The rule: Your first sentence answers what you need and by when. The reader can act without reading further.

Structure:

  • BLUF statement (1-2 sentences): the decision, action, or key point

  • Supporting context: only what's needed to understand or act

Test: Can someone act on your message after reading only the first sentence?

Before: "I've been working on the marketing materials for the conference. The design team worked hard on the layout. Could you take a look when you get a chance?"

After: "I need you to approve the attached flyer by noon Friday. It's for the August conference."

Skip BLUF when:

  • Delivering bad news (empathy first)

  • Skeptical audience (persuade before concluding)

  • Technical topics requiring foundation (explain concepts first—see below)

See: https://en.wikipedia.org/wiki/BLUF_(communication)

Explain Concepts Before Using Them

Information must be disclosed in the correct order. Never reference a term, concept, or acronym before you've defined it. If you use it, the reader must already understand it.

Limited Context Strategy

When context is tight:

  • Write your draft using judgment

  • Delegate a worker via teams with your draft and elements-of-style.md

  • Have the worker copyedit and return the revision

If you REALLY REALLY need to preserve context, you can skip the full elements-of-style.md and instead use Orwell's rules:

  • Never use a metaphor, simile, or other figure of speech which you are used to seeing in print.

  • Never use a long word where a short one will do.

  • If it is possible to cut a word out, always cut it out.

  • Never use the passive where you can use the active.

  • Never use a foreign phrase, a scientific word, or a jargon word if you can think of an everyday English equivalent.

  • Break any of these rules sooner than say anything outright barbarous.

All Rules

Elementary Rules of Usage (Grammar/Punctuation)
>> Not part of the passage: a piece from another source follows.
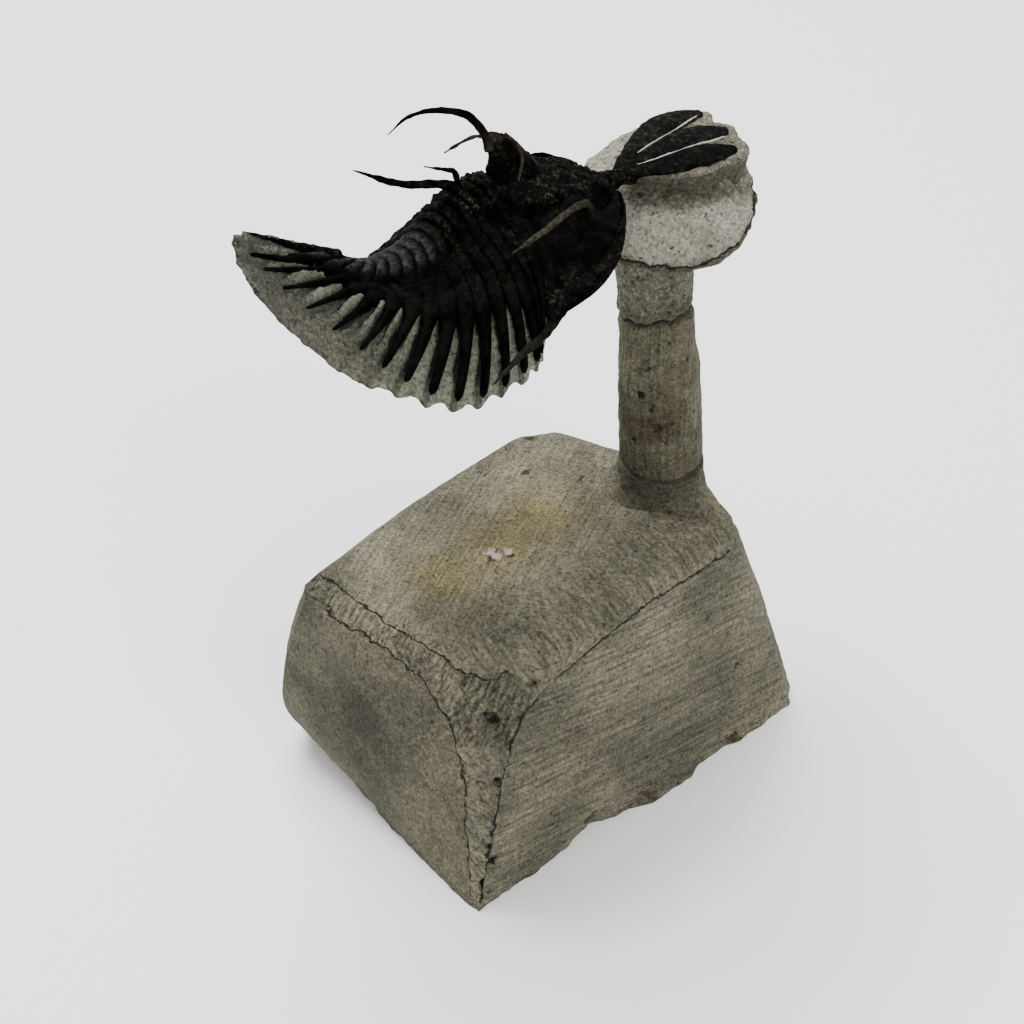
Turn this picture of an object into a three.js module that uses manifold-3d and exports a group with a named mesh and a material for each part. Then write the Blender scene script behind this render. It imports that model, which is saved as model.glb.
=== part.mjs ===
// A spiny trilobite with a three-pronged fork on its head. The rock was cut away from under it, so that it
// hangs in the air by its fork, on a stone column that stands on a ground limestone block.
// Lengths are millimetres and angles degrees. +Z is up, and the origin is on the block's flat underside.
import * as THREE from 'three';
import { mergeVertices } from 'three/addons/utils/BufferGeometryUtils.js';
import Module from 'manifold-3d';

const wasm = await Module();
wasm.setup();

// Driving dimensions of the stand
const GAP = 0.3; // clearance between neighbouring pieces
const BLOCK_TOP = 29.4; // height of the block's rim, its crown is a little higher
const CROWN_RISE = 0.9;
const FOOT = { x: 17.0, y: 5.2 }; // where the column stands on the block
const FLARE_BOTTOM = 22.0; // the flare runs down into the block, to back the column past the block's edge
const FLARE_TOP = 33.8;
const COLUMN_TOP = 55.6;
const COLUMN_RADIUS = 4.7; // at its foot
const COLUMN_LEAN = { x: -0.074, y: -0.012 }; // sideways run for each millimetre of height, the collar's too
const COLUMN_SIDES = 16;
const DISC_CENTRE = { x: 15.95, y: 5.3, z: 69.75 }; // of its rim
const DISC_RADIUS = 9.2;
const DISC_TILT = 0.267; // its rise for each millimetre towards the back
const PAD_TOP = 74.2; // rock under the fork

// Driving dimensions of the fossil
const HEADING = 36; // the animal looks this far round from +X towards +Y
const FORK_ROOT = { x: 11.6, y: 2.5, z: 75 }; // where the three tines part, the zero of the body's plane
const HEAD_HALF_WIDTH = 12.1;
const THORAX_SEGMENTS = 11;
const TAIL_PAIRS = 5; // pairs of tail spines, besides the middle one
const SHELL_THICKNESS = 1.5;
const SHELL_DRAW_IN = 1.1; // the shell's inner side is this much narrower on each side
const SPINE_RADIUS = 0.72; // of a side spine where it leaves the shell
const SPINE_TIP_RADIUS = 0.2;
const SPINE_SINK = 0.35; // of a side spine's middle line below the top of the body
const AXIS_END = 17; // body station of the middle tail spine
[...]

  • Form possessive singular by adding 's

  • Use comma after each term in series except last

  • Enclose parenthetic expressions between commas

  • Comma before conjunction introducing co-ordinate clause

  • Don't join independent clauses by comma

  • Don't break sentences in two

  • Participial phrase at beginning refers to grammatical subject

Elementary Principles of Composition

  • One paragraph per topic

  • Begin paragraph with topic sentence

  • Use active voice

  • Put statements in positive form

  • Use definite, specific, concrete language

  • Omit needless words

  • Avoid succession of loose sentences

  • Express co-ordinate ideas in similar form

  • Keep related words together

  • Keep to one tense in summaries

  • Place emphatic words at end of sentence

Section V: Words and Expressions Commonly Misused

Alphabetical reference for usage questions

Bottom Line

Writing for humans? Read elements-of-style.md and apply the rules. Low on tokens? Delegate a worker via teams to copyedit with the guide.